You can look to CPI and inflation data to say that stocks have out competed inflation, though at least right now many Republicans and MAGA supporters don't trust anything coming out of the federal government so the CPI data isn't a metric they would use for comparison.

In my experience, there's been a surprisingly large number of conservatives the last few years that deeply distrust our monetary system. Stock prices just don't mean anything with that view.


It’s because companies in the S&P 500 have pricing power, meaning they can raise their prices to outpace inflation.

Which means if their revenue growth was going to be X regardless of inflation, it’ll still be X in an inflationary environment if you adjust for inflation.

It’s really that simple. The stock market growth always outpaces CPI growth, unless Big Business is under some other kind of threat.

Since this round of inflation came from printing money, not from extrinsic shocks (although there was a brief energy shock two years ago), you’d expect the S&P 500 to outperform CPI, which it did. It’s not ^too^ mysterious.


While I get the market effects you're talking about, it still hinges on CPI as a goal post. My point was that there's a surprisingly large number of people that completely distrust CPI or any other data coming out of the federal government.

And honestly I do understand many of the technical concerns with CPI. Dig into how the calculations are made and how much room they have to manipulate numbers between changing the basket of goods and adjusting prices to account for various factors that they deem explanatory for a portion of price changes and the CPI begins to look a lot less reliable as a long term metric.

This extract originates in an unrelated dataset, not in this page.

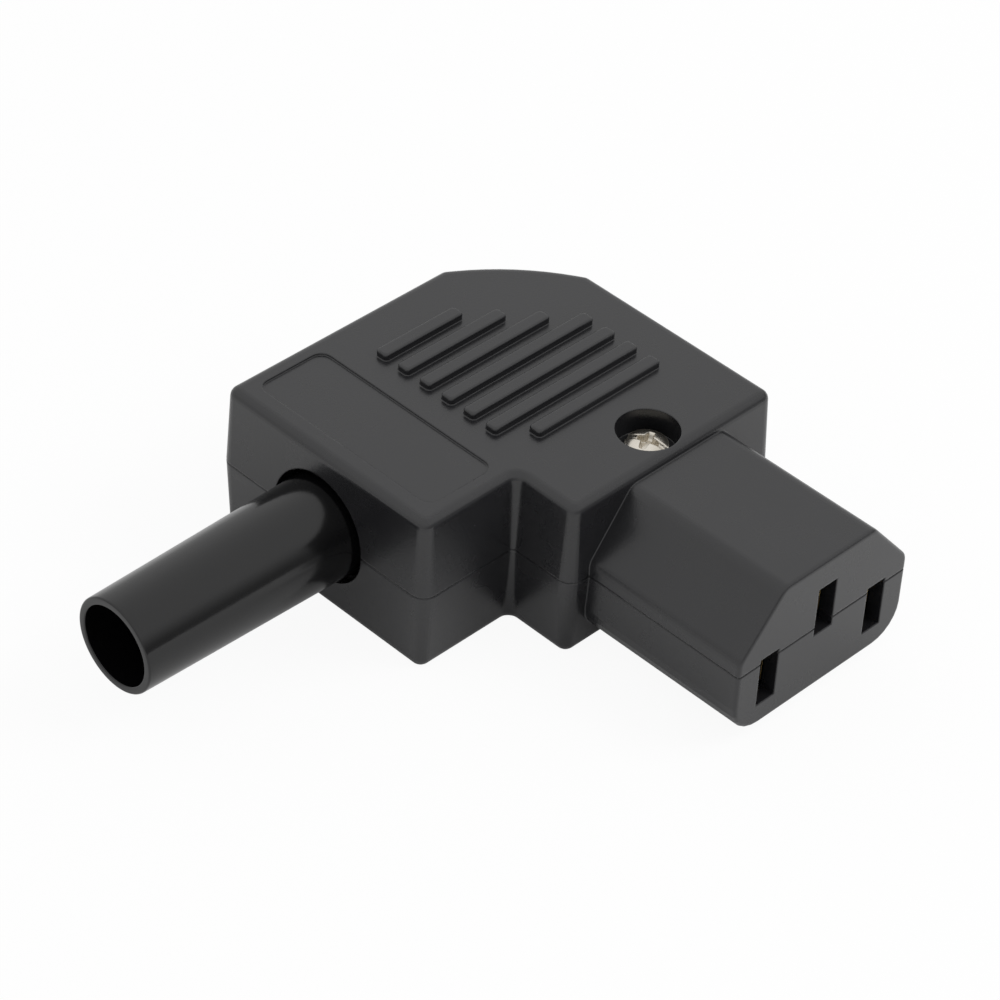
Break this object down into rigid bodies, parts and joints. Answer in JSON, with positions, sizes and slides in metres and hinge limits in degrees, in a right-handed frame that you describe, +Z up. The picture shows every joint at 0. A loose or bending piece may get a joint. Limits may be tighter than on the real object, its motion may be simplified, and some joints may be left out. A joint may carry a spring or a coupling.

I'd suggest prices are higher 1) because they are printing money creating the illusion of wealth 2) other countries are printing money at a faster rate 3) prices on everything are high so might as well invest in the stock market 4) the next generation can't afford a house so park money in their broker for later.


I definitely agree on the first two, less sure about the later two.

Those with plenty of money may be choosing to park it in stocks, but higher prices mean more people don't have that expendable cash. I'd be really surprised if younger people feeling the most pain from housing prices have a broker at all.


I agree but if you zoom out far enough, it's always up and to the left. Always. Consider when you might actually need that liquid capital available before panic selling everything. Hedge your bets. All that jazz.


I'm pretty much panicking over another Trump presidency, but simply selling every stock you own is almost certainly a bad idea.

First, there's a pretty good chance that whatever else goes wrong the Republicans absolutely care about keeping stock prices up.

Second, even if the market does crash, having an index fund is at least a good way to insure that you more or less keep up with everyone else. E.g. it prevents a scenario where you get dropped into a worse economic situation and then left there when things eventually improve.


And buying etfs? You’re insane if you think any dip will last more than a few months. The powers that be won’t allow it.


Stocks and ETFs are the same. I don't think the markets will dip now. They will soar until they crash.


One of the finance blogs that I read published this stat yesterday:

"Here are the total returns from the past four presidential election dates:

Election day 2008 +675% (14% annualized)

Election day 2012 +400% (14% annualized)

Election day 2016 +207% (15% annualized)

Election day 2020 +81% (16% annualized)"

-- https://awealthofcommonsense.com/2024/11/some-things-i-dont-...

As he says in that article, "You can believe what you want to believe about politics but those beliefs have no place in your portfolio".